Final Fantasy XI is not the only MMORPG in my past, and while I have come to dislike the genre, I have had positive experiences with it. But not with Final Fantasy XI. My time with FFXI was a waste of energy and life and money. Nearly every moment spent with the game was calculated tedium and frustration with no reason to go on except peer pressure.
Forget the disappointment that arose because the eleventh title in the lauded series was going to be a multiplayer experience with all its downfalls. Forget, too, the crappy auctions, forgettable setting and story, boring combat, and annoying character design. FFXI was an exercise in masochistic patience. Since soloing was nearly impossible, waiting for people to get together was just that: waiting. There was nothing else to do except marvel at the graphics, which were decent at the time, or marvel at the futility the next few hours would no doubt hold.

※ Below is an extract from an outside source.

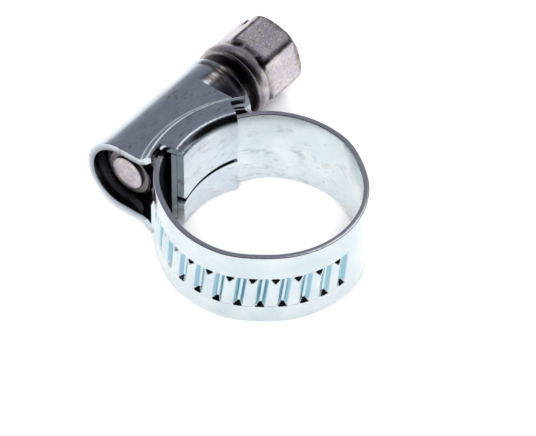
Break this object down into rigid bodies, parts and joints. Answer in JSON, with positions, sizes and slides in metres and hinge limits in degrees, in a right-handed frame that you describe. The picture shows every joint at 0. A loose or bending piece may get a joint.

I never got to ride a Chocobo. I never got an advanced job. I never got to a high level, and I never had fun. All because of the game's unbearable, sluggish pacing. I was defeated on a regular basis, moment to moment, literally and figuratively. Items wouldn't drop, enemies wouldn't appear, friends left me behind in level, experience was rare, and death itself was always near, punishable by a loss of experience. I was getting nowhere. Quitting was an amazing decision.
Maybe the game is better now with patches and expansions, but regardless, Square Enix should have titled this game Final Fantasy Online so we wouldn't have to consider it an embarrassing part of the main series.
With the success of Final Fantasy XI under their belt, you would think Square Enix would make use of their MMO experience. None of that experience was applied when Final Fantasy XIV first came out. Because Square Enix wanted XIV to come out before WoW: Cataclysm, the game ended up as a rushed mess within which even basic mechanics were broken. The user interface was cluttered with menus, and every input had a delay. You rarely got experience in parties, and some gameplay functions were broken, missing, or useless. There was also very little to do other than grind, craft, and partake in the same miniquests that can be done a limited number of times a day or two. There were no real sidequests, bosses, special equipment, or anything for higher level players to do.
As a result of this rushed, disastrous start, Square Enix underwent some major setbacks. They needed to extend the free trial period to an indefinite time to keep some players around. The PS3 version is delayed until the game heavily improves. Square Enix's CEO even did a major team reshuffle by replacing most of the key team members. FFXI is also another installment that many players dislike for its tedium, slow grind, and anti-casual approach. However, at least it had more substance from the start, no broken mechanics, and rewards for players who stick to the end. FFXIV is gradually getting better by constant updates of new content and fixed technical issues. It has the potential to succeed in the long run, but Square Enix needs to start winning back players now. In the MMO genre, first impressions are everything, and you rarely get a second chance.
Final Fantasy II is a game that's more than a little derided by hardcore fans, and not without reason. Initially released in 1988 in Japan, Final Fantasy II wouldn't reach North American gamers for another 15 years. FFII suffers not only from an odd battle system with a lack of experience points, but also a lack of nostalgia from most North American gamers. This, combined with the flat story, required grinding, and the fact that you gain the most statistics by beating on your own characters for hours on end, provided gamers with a package that showed off what not to do in modern game design. Almost every release of FFII in North America has been packaged with Final Fantasy I, and for good reason: this game doesn't stand alone without the aforementioned nostalgia factor. Final Fantasy II is a piece of gaming history, that is undeniable, but it's not a part of the tapestry that's particularly pretty.